MIT and Ericsson Divide and Conquer the Task
This wireless, over-the-air charging technology will require three different areas of research by multiple teams from MIT and Ericsson.
One team will focus on collecting the energy itself and developing circuitry to efficiently transform the RF energy into voltage. A second team will design the actual electronics, which must use extremely low voltages and operate with the collected energy from RF signals. And finally, a third team of researchers will design a networked system that will direct the power signal from the source device toward the smaller autonomous devices.
Last year, MIT conducted similar research to harness terahertz radiation into usable power. Image used courtesy of MIT
According to Jonas Hansryd from Ericsson, not every device needs to be powered via RF energy harvesting. Even having some devices powered through a network such as this would be a revolutionary and disruptive technology.
Ericsson is also working with other companies to standardize this technology for potential use and more widespread consumer adoption.
Implications of Lithionics and Wireless Charging
Both of these research projects have the potential to drastically change the ways in which we use electronic devices.
In certain use cases (like neuromorphic computing), lithium oxides may one day be a successor to conventional semiconductor chips. Future generations of memristor processors could vastly outperform current semiconductor ones using a fraction of the energy in an even smaller footprint.

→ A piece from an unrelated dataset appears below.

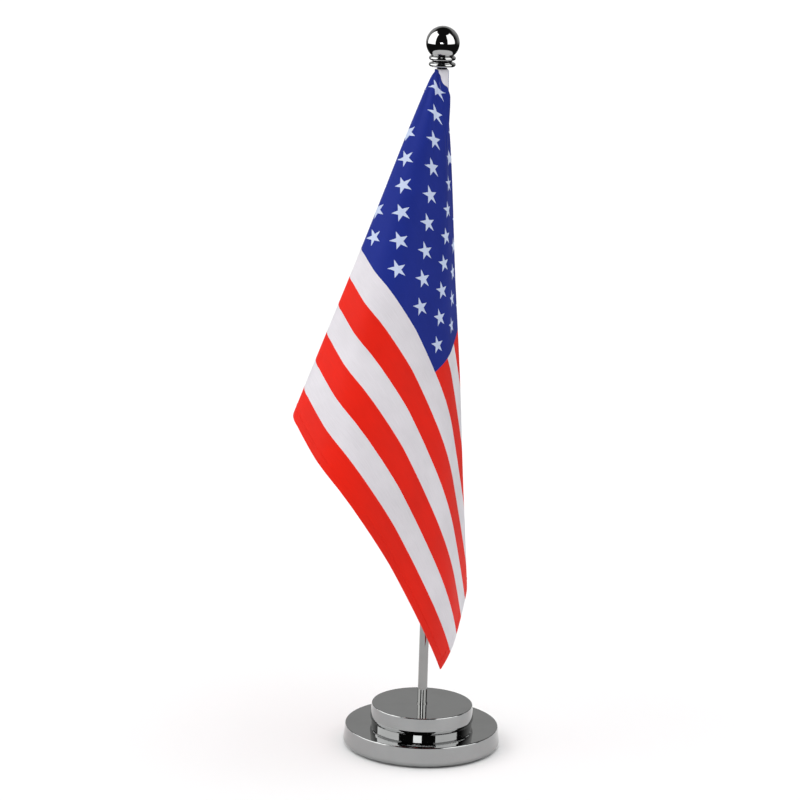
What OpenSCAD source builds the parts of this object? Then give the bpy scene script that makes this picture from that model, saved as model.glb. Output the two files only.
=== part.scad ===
// Desk flag stand: a two-tier weighted base, a thin rod with a ball finial,
// and a flag that hangs from a sewn sleeve and turns freely on the rod.

/* [Base] */
// Widest diameter of the lower disc
lower_disc_d = 66; // [60:1:80]
// Height of the lower disc above the table
lower_disc_top = 9; // [8:0.5:12]
// Widest diameter of the upper disc
upper_disc_d = 43.6; // [38:0.2:50]
// Height of the upper disc above the lower one
upper_disc_h = 9; // [8:0.5:12]
// Sheet thickness of both discs
shell_t = 0.8; // [0.6:0.1:1]
// Thickness of the foam pad underneath
pad_t = 1; // [0.8:0.1:1.5]

/* [Pole] */
// Diameter of the rod
pole_d = 4; // [4:0.5:5]
// Height of the rod's top end above the table
pole_top = 288; // [240:1:340]

/* [Finial] */
// Diameter of the ball
ball_d = 13.6; // [12:0.2:16]
// Diameter of the collar's two rings
collar_d = 10.9; // [10:0.1:12]

/* [Flag] */
// Length of the edge along the rod
flag_hoist = 140; // [120:1:150]
// Length of the edge away from the rod
flag_fly = 210; // [180:1:230]
// Thickness of the cloth
cloth_t = 0.5; // [0.4:0.1:0.6]

/* [Hidden] */
$fn = 96;

// Fits: a turning fit, a slip fit between pieces of one body, and the gap under a seated shoulder
running = 0.05;
slip = 0.1;
seat = 0.02;

// Base
pole_r = pole_d / 2;
lower_r = lower_disc_d / 2;
upper_r = upper_disc_d / 2;
upper_disc_top = lower_disc_top + upper_disc_h;
lip_z = 0.4;
lip_t = 0.6;
lip_r = lower_r - 2.8;
plate_t = 0.8;
plate_top = pad_t + plate_t;
ballast_r = lower_r - 2.4;
ballast_top = lower_disc_top - shell_t;
upper_ballast_r = upper_r - 1.6;
upper_ballast_top = upper_disc_top - shell_t;
hole_r = pole_r + slip;

// Nut, washer and screws
nut_flats = 7;
nut_h = 3.2;
nut_z = plate_top + 0.4;
washer_h = 0.9;
washer_r = 3.3;
screw_ring_r = 12;
screw_r = 1.5;
screw_head_r = 2.75;
screw_head_h = 2;
screw_z = plate_top + 0.6;
screw_top = 14;
bush_r = 3.2;

// Finial
ball_r = ball_d / 2;
collar_r = collar_d / 2;
neck_r = 4.6;
groove_r = 4.05;
collar_top = pole_top + 5;
ball_z = collar_top + sqrt(ball_r * ball_r - neck_r * neck_r) - 0.4;
stud_r = 1.25;
stud_depth = 5;

// Flag: the cloth is a cone around its top corner on the rod. A ray at angle t from the hoist
// edge points along a unit vector. Going up in t, that vector walks over the unit sphere, and
// HEADING says which way it walks as seen from above: 90 is back, 180 is left, 270 is forwards.
sleeve_r = pole_r + 0.5;
sleeve_bore_r = pole_r + 0.08;
apex_z = pole_top - 1;
corner_t = atan(flag_fly / flag_hoist);
// The last stretch rolls up behind the rod, like a scroll.
HEADING = [[0, 105], [10, 172], [20, 232], [27, 237], [31, 316], [36, 325], [42, 371], [48, 397],
    [54, 411], [60, 437], [66, 440], [72, 494], [76, 504], [82, 640], [90, 760]];
// Cloth taken up in the gathers at the corner
SLACK = [[0, 0], [15, 4], [28, 6.5], [40, 7.9], [48, 6.4], [56, 3.2], [62, 1.6], [70, -0.4], [80, 0]];
slack_reach = 17;
// The cloth passes the rod at wrap_r. It does so on the side that HEADING gives, with the scroll
// kept behind the rod, but near the corner GATHER gives the side, so the front bunches up there.
GATHER = [[0, 105], [20, 226], [27, 237], [31, 306], [60, 366], [72, 396], [84, 540]];
gather_reach = 60;
scroll_heading = 540;
wrap_r = pole_r + 0.9;
wrap_reach = 2.5;
wrap_least = sleeve_r + cloth_t / 2;
RAYS = concat([for (t = [0:4:24]) t], [for (t = [26:1:33]) t], [for (t = [36:3:54]) t],
    [corner_t], [for (t = [58:2:90]) t]);
rows = 15;
row_start = 0.015;

function unit(v) = v / norm(v);

// Directions across and back, square to the ray n
function across(n) = unit([1, 0, 0] - n.x * n);
function back(n) = cross(across(n), n);
function along(n, a) = cos(a) * across(n) + sin(a) * back(n);

// The next ray, d degrees on from n at heading a
function next_ray(n, a, d) = unit(n * cos(d) + along(n, a) * sin(d));

DIRECTIONS = [for (i = 0, n = [0, 0, -1]; i < len(RAYS);
    n = i + 1 < len(RAYS)
        ? next_ray(n, lookup((RAYS[i] + RAYS[i + 1]) / 2, HEADING), RAYS[i + 1] - RAYS[i]) : n,
    i = i + 1) n];

// Length of the ray at angle t, from the corner to the far edge of the cloth
function reach(t) = t < corner_t ? flag_hoist / cos(t) : flag_fly / sin(t);

// The side on which the ray at angle t passes the rod, r out from the corner
function side_heading(t, r) = let (near = exp(-r / gather_reach))
    near * lookup(t, GATHER) + (1 - near) * min(lookup(t, HEADING), scroll_heading);

function clear_of_rod(p) = let (d = norm([p.x, p.y]), k = max(1, wrap_least / max(d, 0.01)))
    [p.x * k, p.y * k, p.z];

// The point a share s of the way along ray i, side times the half thickness off the mid surface
function cloth_point(i, s, side) = let (
    t = RAYS[i],
    r = s * reach(t),
    out = along(DIRECTIONS[i], lookup(t, HEADING) - 90),
    wrap = along(DIRECTIONS[i], side_heading(t, r) - 90),
    mid = [0, 0, apex_z] + DIRECTIONS[i] * (r - lookup(t, SLACK) * (1 - exp(-r / slack_reach)))
        + wrap * wrap_r * (1 - exp(-r / wrap_reach)))
    clear_of_rod(mid) + out * side * cloth_t / 2;

function cloth_side(side) = [for (j = [0:rows]) for (i = [0:len(RAYS) - 1])
    cloth_point(i, row_start + (1 - row_start) * pow(j / rows, 1.4), side)];

// An arc of n steps around [x, y] from angle a to angle b
function arc(x, y, r, a, b, n) = [for (i = [0:n]) let (t = a + (b - a) * i / n)
    [x + r * cos(t), y + r * sin(t)]];

module tube(r_out, r_in, z, h) {
    translate([0, 0, z]) difference() {
        cylinder(r = r_out, h = h);
        translate([0, 0, -1]) cylinder(r = r_in, h = h + 2);
    }
}

module at_screws() {
    for (i = [0:2]) rotate([0, 0, 90 + 120 * i]) translate([screw_ring_r, 0, 0]) children();
}

module hexagon(flats, z, h) {
    translate([0, 0, z]) cylinder(r = flats / sqrt(3), h = h, $fn = 6);
}

module base_pad() {
    color("dimgray") cylinder(r = lip_r - 0.2, h = pad_t);
}

module bottom_plate() {
    color("silver") translate([0, 0, pad_t]) cylinder(r = lower_r - 2, h = plate_t);
}

// The outline bulges near the foot, leans in towards a small top radius, and its lip turns under
// the bottom plate.
module lower_disc() {
    rim_r = lower_r - 0.75;
    edge = 0.45;
    color("gainsboro") difference() {
        rotate_extrude() polygon(concat(
            [[0, ballast_top], [rim_r - shell_t, ballast_top], [lower_r - shell_t, 2.8],
             [lower_r - shell_t - 0.1, 2.1], [lower_r - 1.75, pad_t], [lip_r, pad_t], [lip_r, lip_z]],
            arc(lower_r - 2.1, lip_z + 2.1, 2.1, -90, 0, 8),
            arc(rim_r - edge, lower_disc_top - edge, edge, 6, 90, 6),
            [[0, lower_disc_top]]));
        translate([0, 0, -1]) cylinder(r = hole_r, h = lower_disc_top + 2);
        at_screws() translate([0, 0, ballast_top - 1]) cylinder(r = screw_r + slip, h = shell_t + 2);
    }
}

module ballast_plate() {
    color("dimgray") difference() {
        translate([0, 0, plate_top]) cylinder(r = ballast_r, h = ballast_top - plate_top);
        cylinder(r = hole_r, h = 20);
        hexagon(nut_flats + 2 * slip, plate_top - 1, nut_z + nut_h + washer_h - plate_top + 1);
        at_screws() cylinder(r = screw_r + slip, h = 20);
        at_screws() translate([0, 0, plate_top - 1])
            cylinder(r = screw_head_r + 0.25, h = screw_z + screw_head_h - plate_top + 1);
    }
}

module pole_nut() {
    color("silver") difference() {
        hexagon(nut_flats, nut_z, nut_h);
        translate([0, 0, nut_z - 1]) cylinder(r = pole_r + running, h = nut_h + 2);
    }
}

// A split spring washer
module lock_washer() {
    color("silver") difference() {
        tube(washer_r, hole_r + slip, nut_z + nut_h, washer_h);
        translate([hole_r - 0.5, -0.4, nut_z]) cube([3, 0.8, nut_h + washer_h + 1]);
    }
}

module disc_screws() {
    color("silver") at_screws() difference() {
        union() {
            translate([0, 0, screw_z]) cylinder(r = screw_head_r, h = screw_head_h);
            translate([0, 0, screw_z]) cylinder(r = screw_r, h = screw_top - screw_z);
        }
        hexagon(2.5, screw_z - 1, 2.2);
    }
}

module upper_disc() {
    rim_r = upper_r - 0.55;
    edge = 0.4;
    foot_r = upper_r - 0.6;
    waist_z = lower_disc_top + 3.4;
    color("gainsboro") difference() {
        rotate_extrude() polygon(concat(
            [[0, upper_ballast_top], [rim_r - shell_t, upper_ballast_top],
             [upper_r - shell_t, waist_z], [foot_r - shell_t, lower_disc_top], [foot_r, lower_disc_top]],
            arc(upper_r - 3, waist_z, 3, -37, 0, 5),
            arc(rim_r - edge, upper_disc_top - edge, edge, 5, 90, 6),
            [[0, upper_disc_top]]));
        translate([0, 0, lower_disc_top]) cylinder(r = hole_r, h = upper_disc_h + 2);
    }
}

module upper_ballast() {
    color("dimgray") difference() {
        translate([0, 0, lower_disc_top])
            cylinder(r = upper_ballast_r, h = upper_ballast_top - lower_disc_top);
        cylinder(r = bush_r + running, h = 30);
        at_screws() cylinder(r = screw_r + running, h = screw_top + 0.5);
    }
}

module pole_bush() {
    color("white") tube(bush_r, pole_r + running, lower_disc_top, upper_ballast_top - lower_disc_top);
}

// A thin ring around the rod's foot, seated on the upper disc
module foot_ferrule() {
    color("gainsboro") tube(pole_r + 0.25, pole_r + running / 2, upper_disc_top + seat, 0.5);
}

module pole() {
    tail_z = plate_top + 0.2;
    chamfer = 0.4;
    color("gainsboro") difference() {
        union() {
            translate([0, 0, tail_z]) cylinder(r1 = pole_r - chamfer, r2 = pole_r, h = chamfer);
            translate([0, 0, tail_z + chamfer]) cylinder(r = pole_r, h = pole_top - tail_z - chamfer);
        }
        translate([0, 0, pole_top - stud_depth - 1]) cylinder(r = stud_r + running, h = stud_depth + 2);
    }
}

module finial_stud() {
    color("silver") translate([0, 0, pole_top - stud_depth])
        cylinder(r = stud_r, h = ball_z - 1 - pole_top + stud_depth);
}

// Two rounded rings with a groove between them, and a neck that the ball sits in
module finial_collar() {
    ring_h = 1.7;
    ring_edge = 0.8;
    low = pole_top + seat;
    ring_2 = low + ring_h + 0.9;
    color("gainsboro") difference() {
        rotate_extrude() polygon(concat(
            [[0, low], [groove_r, low]],
            arc(collar_r - ring_edge, low + ring_h / 2, ring_edge, -80, 80, 8),
            [[groove_r, low + ring_h], [groove_r, ring_2]],
            arc(collar_r - ring_edge, ring_2 + ring_h / 2, ring_edge, -80, 80, 8),
            [[neck_r, ring_2 + ring_h], [neck_r, collar_top], [0, collar_top]]));
        translate([0, 0, low - 1]) cylinder(r = stud_r + running, h = 12);
        translate([0, 0, ball_z]) sphere(r = ball_r);
    }
}

module finial_ball() {
    color("gainsboro") difference() {
        translate([0, 0, ball_z]) sphere(r = ball_r);
        translate([0, 0, ball_z - ball_r - 1]) cylinder(r = stud_r + running, h = ball_r + 1);
    }
}

module flag_sleeve() {
    color("white") tube(sleeve_r, sleeve_bore_r, apex_z - flag_hoist, flag_hoist);
}

module flag() {
    n = len(RAYS);
    m = n * (rows + 1);
    quads = concat(
        [for (j = [0:rows - 1]) for (i = [0:n - 2])
            [j * n + i, j * n + i + 1, (j + 1) * n + i + 1, (j + 1) * n + i]],
        [for (j = [0:rows - 1]) for (i = [0:n - 2])
            [m + (j + 1) * n + i, m + (j + 1) * n + i + 1, m + j * n + i + 1, m + j * n + i]],
        [for (i = [0:n - 2]) [i + 1, i, m + i, m + i + 1]],
        [for (i = [0:n - 2]) let (k = rows * n + i) [k, k + 1, m + k + 1, m + k]],
        [for (j = [0:rows - 1]) let (k = j * n) [k, k + n, m + k + n, m + k]],
        [for (j = [0:rows - 1]) let (k = j * n + n - 1) [k + n, k, m + k, m + k + n]]);
    triangles = [for (q = quads) each [[q[0], q[1], q[2]], [q[0], q[2], q[3]]]];
    color("firebrick") polyhedron(points = concat(cloth_side(1), cloth_side(-1)), faces = triangles);
}

base_pad();
bottom_plate();
lower_disc();
ballast_plate();
pole_nut();
lock_washer();
disc_screws();
upper_disc();
upper_ballast();
pole_bush();
foot_ferrule();
pole();
finial_stud();
finial_collar();
finial_ball();
flag_sleeve();
flag();
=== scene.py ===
"""Desk flag stand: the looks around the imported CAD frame. All lengths are in metres."""
import math

import bpy
import numpy as np
from mathutils import Matrix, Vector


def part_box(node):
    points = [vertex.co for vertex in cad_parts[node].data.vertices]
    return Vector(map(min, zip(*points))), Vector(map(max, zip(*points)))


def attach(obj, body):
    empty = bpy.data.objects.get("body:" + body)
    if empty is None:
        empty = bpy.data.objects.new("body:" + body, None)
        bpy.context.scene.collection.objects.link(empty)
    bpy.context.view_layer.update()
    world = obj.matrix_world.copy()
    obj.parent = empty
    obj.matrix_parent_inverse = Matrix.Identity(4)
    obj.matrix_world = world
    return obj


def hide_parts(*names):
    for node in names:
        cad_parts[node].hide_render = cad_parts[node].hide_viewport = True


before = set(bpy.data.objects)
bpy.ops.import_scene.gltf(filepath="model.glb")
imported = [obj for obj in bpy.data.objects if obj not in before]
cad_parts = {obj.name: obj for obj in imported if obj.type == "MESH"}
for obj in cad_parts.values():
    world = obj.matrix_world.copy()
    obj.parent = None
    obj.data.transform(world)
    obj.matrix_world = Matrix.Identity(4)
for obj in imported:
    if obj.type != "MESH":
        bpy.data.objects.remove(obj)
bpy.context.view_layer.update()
scene = bpy.context.scene
MM = 0.001

# ---------------------------------------------------------------- camera
CAMERA_AT = (0.0, -1.355, 0.470)
CAMERA_PITCH = -13.325
CAMERA_YAW = 0.553
CAMERA_ROLL = 1.68
CAMERA_LENS = 151.56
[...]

While it's difficult to power an entire electronic device through RF energy alone, the prospect of so-called zero-power devices may drive engineers to develop functional circuitry (that use extremely low voltages and appropriate emitters) to direct a power signal toward a nearby autonomous device.
MIT professor Tomas Palacios asserts that another important part of both of these projects is the interdisciplinary teamwork it will require. “This is an amazing example of what a true collaboration between industry and academia should be,” he notes.